Return the full listing exactly as it is written.

— begin Recorded data —

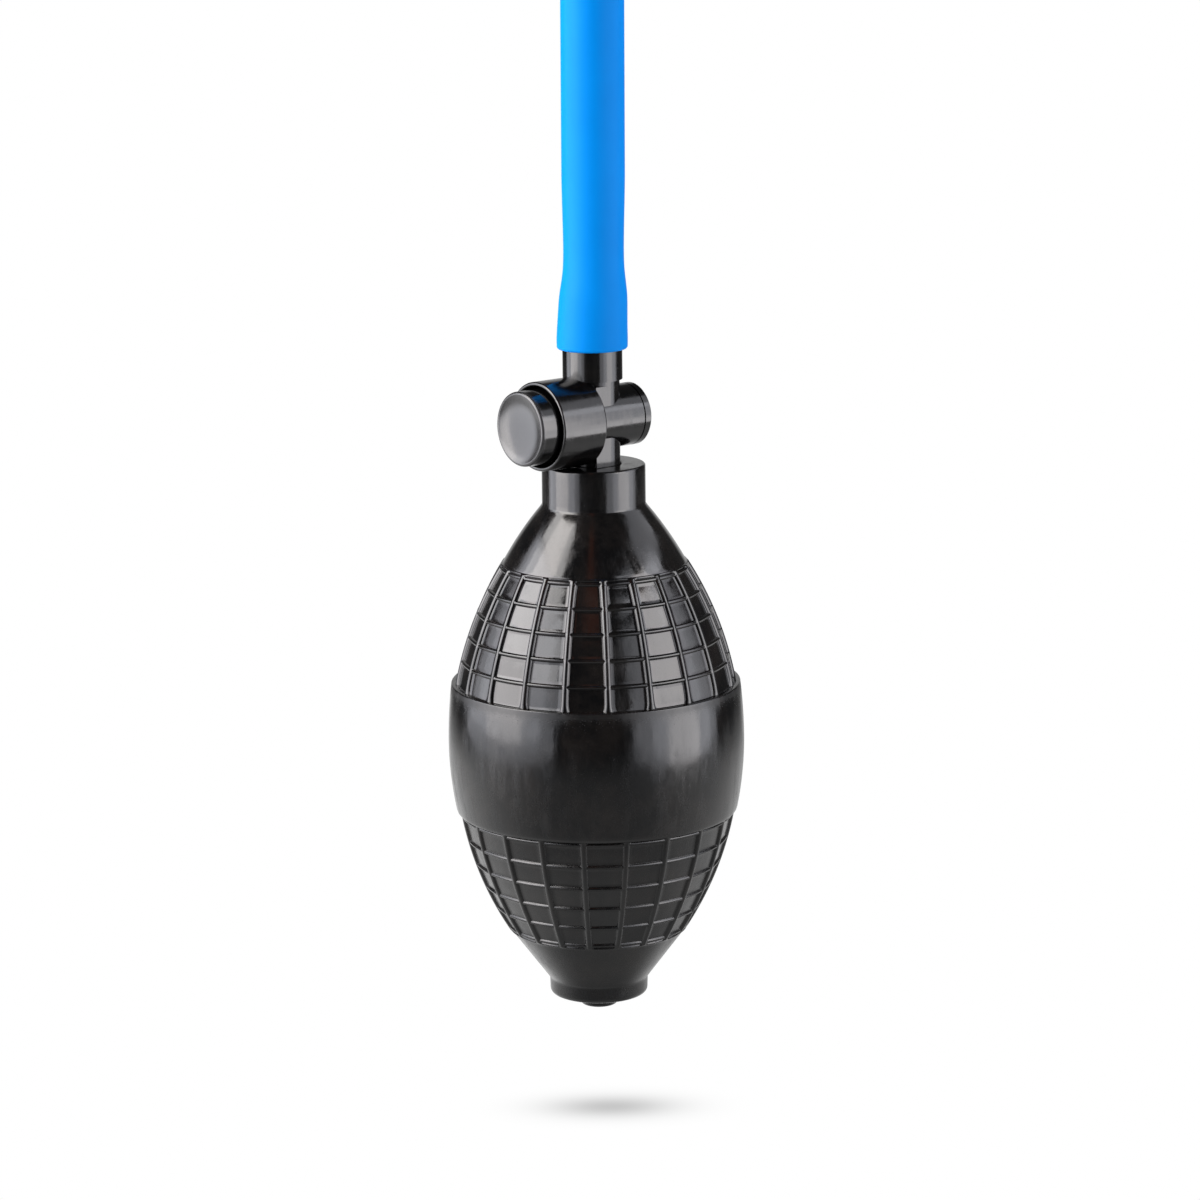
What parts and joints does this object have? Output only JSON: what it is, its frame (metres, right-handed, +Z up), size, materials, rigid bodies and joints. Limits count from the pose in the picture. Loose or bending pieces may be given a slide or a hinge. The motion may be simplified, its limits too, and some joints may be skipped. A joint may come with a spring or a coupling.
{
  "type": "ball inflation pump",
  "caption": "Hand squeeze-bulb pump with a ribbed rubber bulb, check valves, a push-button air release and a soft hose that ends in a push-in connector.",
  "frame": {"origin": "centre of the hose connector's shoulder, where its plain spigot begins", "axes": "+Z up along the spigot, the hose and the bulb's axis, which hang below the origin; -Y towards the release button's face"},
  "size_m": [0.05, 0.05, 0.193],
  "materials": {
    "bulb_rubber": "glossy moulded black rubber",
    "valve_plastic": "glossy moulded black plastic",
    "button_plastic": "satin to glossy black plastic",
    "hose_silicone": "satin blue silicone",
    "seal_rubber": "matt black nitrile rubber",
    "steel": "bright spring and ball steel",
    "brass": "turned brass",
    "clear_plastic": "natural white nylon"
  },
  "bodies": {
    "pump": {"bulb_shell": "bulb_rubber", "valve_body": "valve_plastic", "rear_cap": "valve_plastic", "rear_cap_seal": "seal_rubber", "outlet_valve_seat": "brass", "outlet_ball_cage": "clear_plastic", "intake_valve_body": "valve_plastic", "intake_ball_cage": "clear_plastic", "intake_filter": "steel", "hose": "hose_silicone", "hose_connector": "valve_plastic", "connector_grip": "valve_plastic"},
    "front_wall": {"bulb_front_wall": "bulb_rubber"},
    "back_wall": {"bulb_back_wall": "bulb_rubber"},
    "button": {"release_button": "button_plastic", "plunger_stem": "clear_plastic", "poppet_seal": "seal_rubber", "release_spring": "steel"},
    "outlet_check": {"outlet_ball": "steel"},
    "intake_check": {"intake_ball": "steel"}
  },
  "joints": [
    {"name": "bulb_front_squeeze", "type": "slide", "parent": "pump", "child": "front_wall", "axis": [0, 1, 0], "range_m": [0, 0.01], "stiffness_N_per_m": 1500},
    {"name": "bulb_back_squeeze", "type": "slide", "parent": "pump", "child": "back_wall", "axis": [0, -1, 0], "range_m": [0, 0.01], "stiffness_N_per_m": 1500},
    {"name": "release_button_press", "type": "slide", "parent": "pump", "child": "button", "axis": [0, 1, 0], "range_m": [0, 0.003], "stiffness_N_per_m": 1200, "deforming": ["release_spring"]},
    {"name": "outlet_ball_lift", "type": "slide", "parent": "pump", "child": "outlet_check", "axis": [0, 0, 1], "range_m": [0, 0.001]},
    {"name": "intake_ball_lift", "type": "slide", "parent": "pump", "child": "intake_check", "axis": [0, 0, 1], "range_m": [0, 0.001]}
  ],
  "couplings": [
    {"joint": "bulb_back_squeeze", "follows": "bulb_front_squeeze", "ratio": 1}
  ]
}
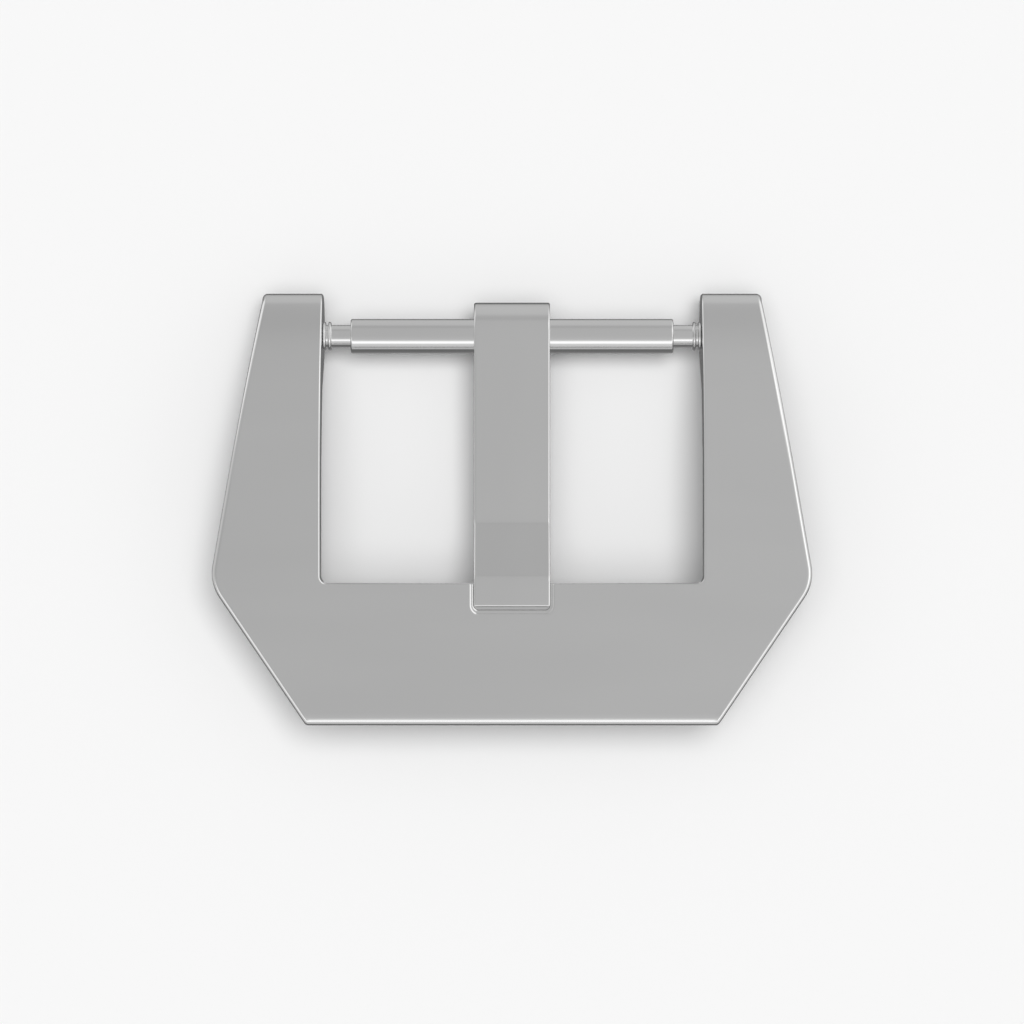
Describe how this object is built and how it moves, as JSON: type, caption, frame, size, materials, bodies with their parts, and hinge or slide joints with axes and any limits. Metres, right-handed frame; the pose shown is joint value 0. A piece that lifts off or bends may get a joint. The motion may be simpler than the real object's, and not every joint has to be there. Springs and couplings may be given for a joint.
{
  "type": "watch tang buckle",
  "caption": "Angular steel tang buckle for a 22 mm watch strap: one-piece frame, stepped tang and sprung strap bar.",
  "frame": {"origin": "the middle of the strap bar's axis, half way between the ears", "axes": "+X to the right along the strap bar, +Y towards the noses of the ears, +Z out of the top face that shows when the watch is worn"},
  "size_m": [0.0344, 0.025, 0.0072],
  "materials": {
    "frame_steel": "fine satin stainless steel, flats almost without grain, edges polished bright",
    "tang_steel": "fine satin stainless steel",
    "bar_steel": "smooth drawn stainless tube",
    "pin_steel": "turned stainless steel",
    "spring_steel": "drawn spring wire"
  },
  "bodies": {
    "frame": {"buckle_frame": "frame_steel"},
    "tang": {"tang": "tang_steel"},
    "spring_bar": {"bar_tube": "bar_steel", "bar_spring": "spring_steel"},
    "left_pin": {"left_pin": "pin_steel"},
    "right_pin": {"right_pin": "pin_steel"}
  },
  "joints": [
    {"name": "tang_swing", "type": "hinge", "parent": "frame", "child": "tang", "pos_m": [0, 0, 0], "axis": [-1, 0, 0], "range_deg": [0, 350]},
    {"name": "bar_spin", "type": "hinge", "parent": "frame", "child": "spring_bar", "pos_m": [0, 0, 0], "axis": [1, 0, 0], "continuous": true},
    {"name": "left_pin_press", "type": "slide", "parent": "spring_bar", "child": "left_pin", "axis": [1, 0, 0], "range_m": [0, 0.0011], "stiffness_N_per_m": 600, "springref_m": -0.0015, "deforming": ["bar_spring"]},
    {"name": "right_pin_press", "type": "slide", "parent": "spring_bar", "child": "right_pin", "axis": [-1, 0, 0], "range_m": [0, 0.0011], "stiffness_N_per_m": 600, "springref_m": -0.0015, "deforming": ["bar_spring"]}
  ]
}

— end Recorded data —

**Answer in full:**
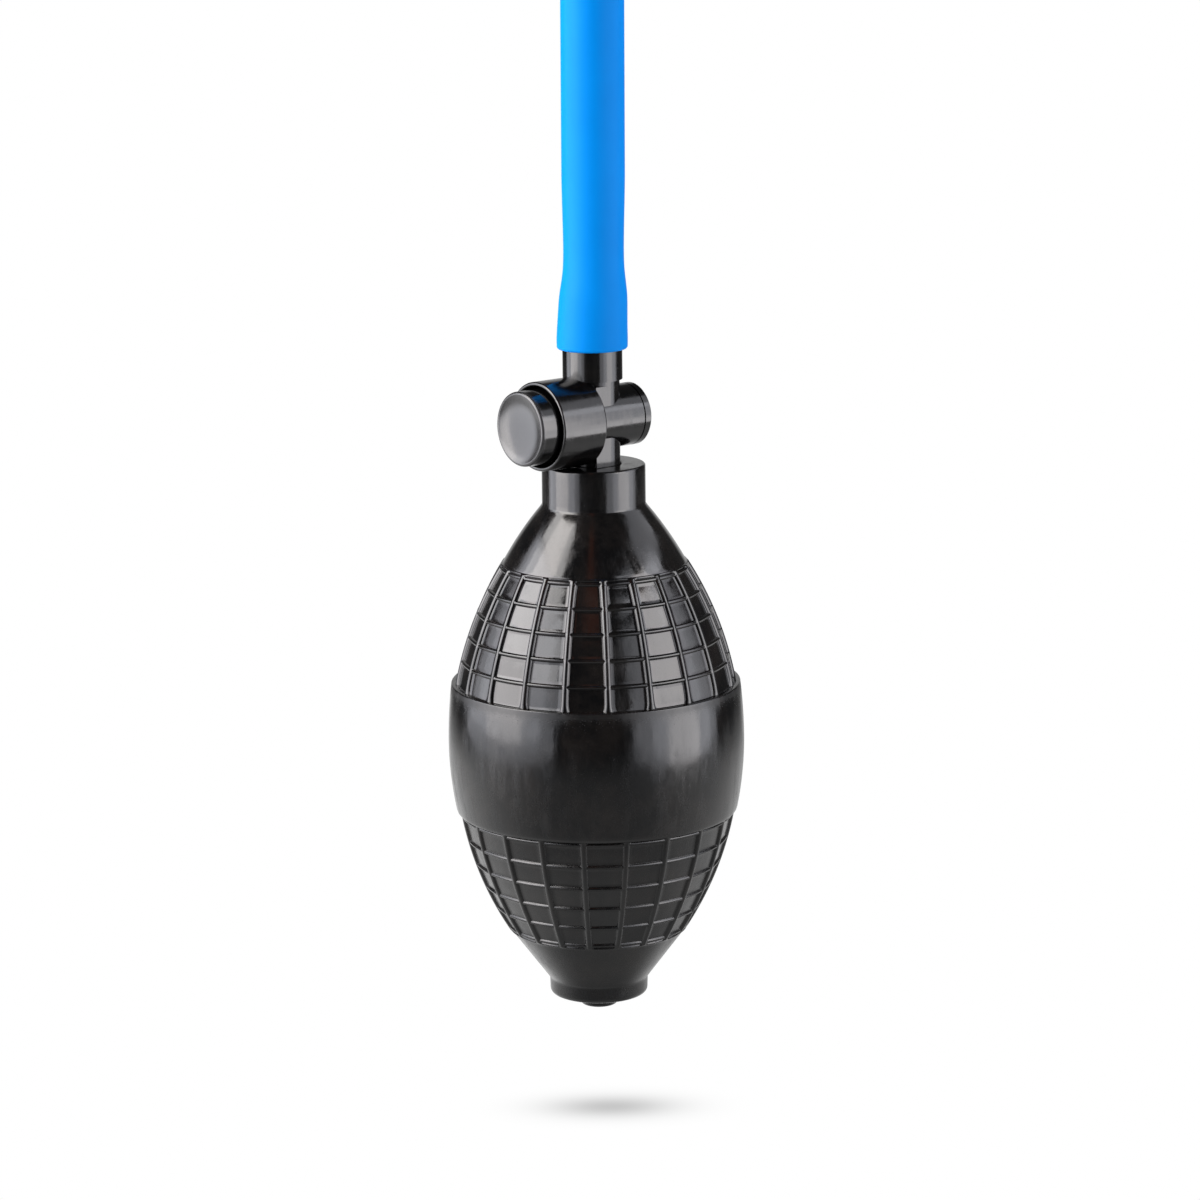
What parts and joints does this object have? Output only JSON: what it is, its frame (metres, right-handed, +Z up), size, materials, rigid bodies and joints. Limits count from the pose in the picture. Loose or bending pieces may be given a slide or a hinge. The motion may be simplified, its limits too, and some joints may be skipped. A joint may come with a spring or a coupling.
{
  "type": "ball inflation pump",
  "caption": "Hand squeeze-bulb pump with a ribbed rubber bulb, check valves, a push-button air release and a soft hose that ends in a push-in connector.",
  "frame": {"origin": "centre of the hose connector's shoulder, where its plain spigot begins", "axes": "+Z up along the spigot, the hose and the bulb's axis, which hang below the origin; -Y towards the release button's face"},
  "size_m": [0.05, 0.05, 0.193],
  "materials": {
    "bulb_rubber": "glossy moulded black rubber",
    "valve_plastic": "glossy moulded black plastic",
    "button_plastic": "satin to glossy black plastic",
    "hose_silicone": "satin blue silicone",
    "seal_rubber": "matt black nitrile rubber",
    "steel": "bright spring and ball steel",
    "brass": "turned brass",
    "clear_plastic": "natural white nylon"
  },
  "bodies": {
    "pump": {"bulb_shell": "bulb_rubber", "valve_body": "valve_plastic", "rear_cap": "valve_plastic", "rear_cap_seal": "seal_rubber", "outlet_valve_seat": "brass", "outlet_ball_cage": "clear_plastic", "intake_valve_body": "valve_plastic", "intake_ball_cage": "clear_plastic", "intake_filter": "steel", "hose": "hose_silicone", "hose_connector": "valve_plastic", "connector_grip": "valve_plastic"},
    "front_wall": {"bulb_front_wall": "bulb_rubber"},
    "back_wall": {"bulb_back_wall": "bulb_rubber"},
    "button": {"release_button": "button_plastic", "plunger_stem": "clear_plastic", "poppet_seal": "seal_rubber", "release_spring": "steel"},
    "outlet_check": {"outlet_ball": "steel"},
    "intake_check": {"intake_ball": "steel"}
  },
  "joints": [
    {"name": "bulb_front_squeeze", "type": "slide", "parent": "pump", "child": "front_wall", "axis": [0, 1, 0], "range_m": [0, 0.01], "stiffness_N_per_m": 1500},
    {"name": "bulb_back_squeeze", "type": "slide", "parent": "pump", "child": "back_wall", "axis": [0, -1, 0], "range_m": [0, 0.01], "stiffness_N_per_m": 1500},
    {"name": "release_button_press", "type": "slide", "parent": "pump", "child": "button", "axis": [0, 1, 0], "range_m": [0, 0.003], "stiffness_N_per_m": 1200, "deforming": ["release_spring"]},
    {"name": "outlet_ball_lift", "type": "slide", "parent": "pump", "child": "outlet_check", "axis": [0, 0, 1], "range_m": [0, 0.001]},
    {"name": "intake_ball_lift", "type": "slide", "parent": "pump", "child": "intake_check", "axis": [0, 0, 1], "range_m": [0, 0.001]}
  ],
  "couplings": [
    {"joint": "bulb_back_squeeze", "follows": "bulb_front_squeeze", "ratio": 1}
  ]
}
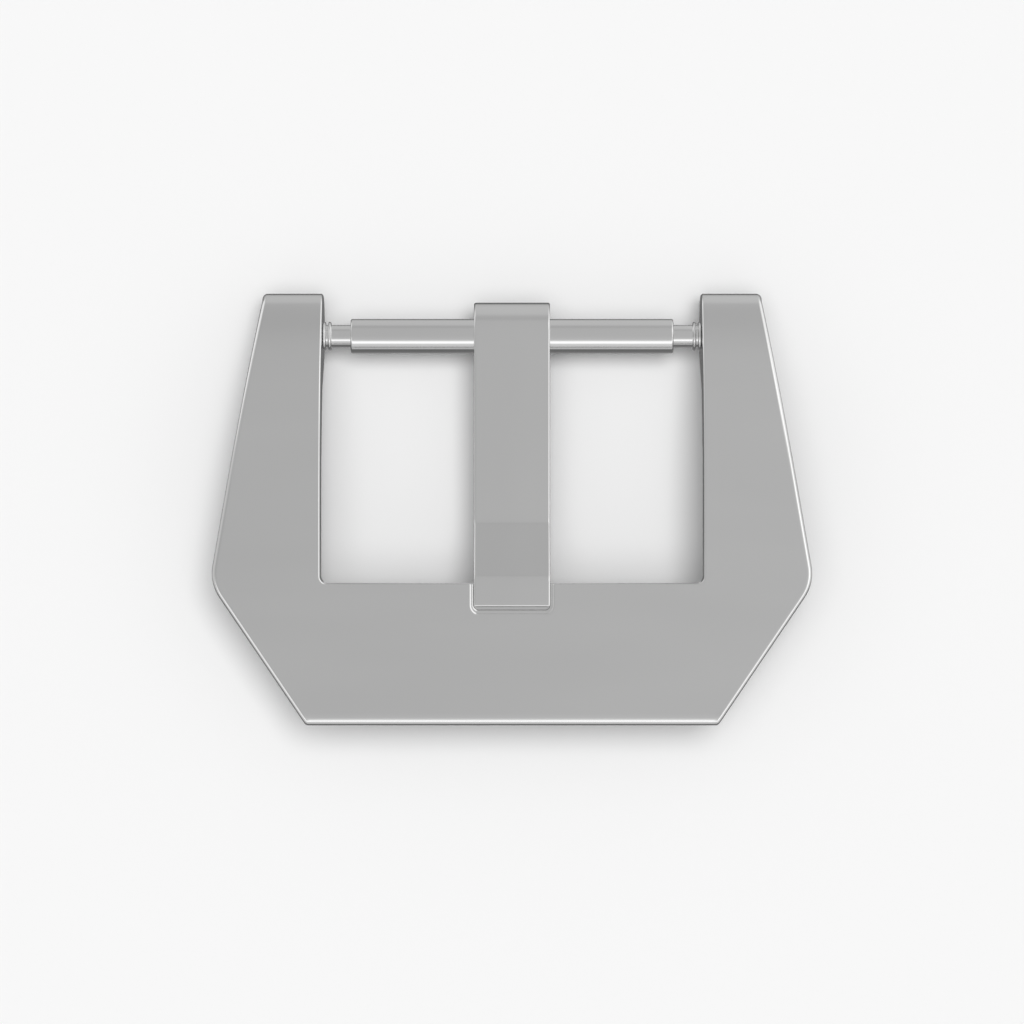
Describe how this object is built and how it moves, as JSON: type, caption, frame, size, materials, bodies with their parts, and hinge or slide joints with axes and any limits. Metres, right-handed frame; the pose shown is joint value 0. A piece that lifts off or bends may get a joint. The motion may be simpler than the real object's, and not every joint has to be there. Springs and couplings may be given for a joint.
{
  "type": "watch tang buckle",
  "caption": "Angular steel tang buckle for a 22 mm watch strap: one-piece frame, stepped tang and sprung strap bar.",
  "frame": {"origin": "the middle of the strap bar's axis, half way between the ears", "axes": "+X to the right along the strap bar, +Y towards the noses of the ears, +Z out of the top face that shows when the watch is worn"},
  "size_m": [0.0344, 0.025, 0.0072],
  "materials": {
    "frame_steel": "fine satin stainless steel, flats almost without grain, edges polished bright",
    "tang_steel": "fine satin stainless steel",
    "bar_steel": "smooth drawn stainless tube",
    "pin_steel": "turned stainless steel",
    "spring_steel": "drawn spring wire"
  },
  "bodies": {
    "frame": {"buckle_frame": "frame_steel"},
    "tang": {"tang": "tang_steel"},
    "spring_bar": {"bar_tube": "bar_steel", "bar_spring": "spring_steel"},
    "left_pin": {"left_pin": "pin_steel"},
    "right_pin": {"right_pin": "pin_steel"}
  },
  "joints": [
    {"name": "tang_swing", "type": "hinge", "parent": "frame", "child": "tang", "pos_m": [0, 0, 0], "axis": [-1, 0, 0], "range_deg": [0, 350]},
    {"name": "bar_spin", "type": "hinge", "parent": "frame", "child": "spring_bar", "pos_m": [0, 0, 0], "axis": [1, 0, 0], "continuous": true},
    {"name": "left_pin_press", "type": "slide", "parent": "spring_bar", "child": "left_pin", "axis": [1, 0, 0], "range_m": [0, 0.0011], "stiffness_N_per_m": 600, "springref_m": -0.0015, "deforming": ["bar_spring"]},
    {"name": "right_pin_press", "type": "slide", "parent": "spring_bar", "child": "right_pin", "axis": [-1, 0, 0], "range_m": [0, 0.0011], "stiffness_N_per_m": 600, "springref_m": -0.0015, "deforming": ["bar_spring"]}
  ]
}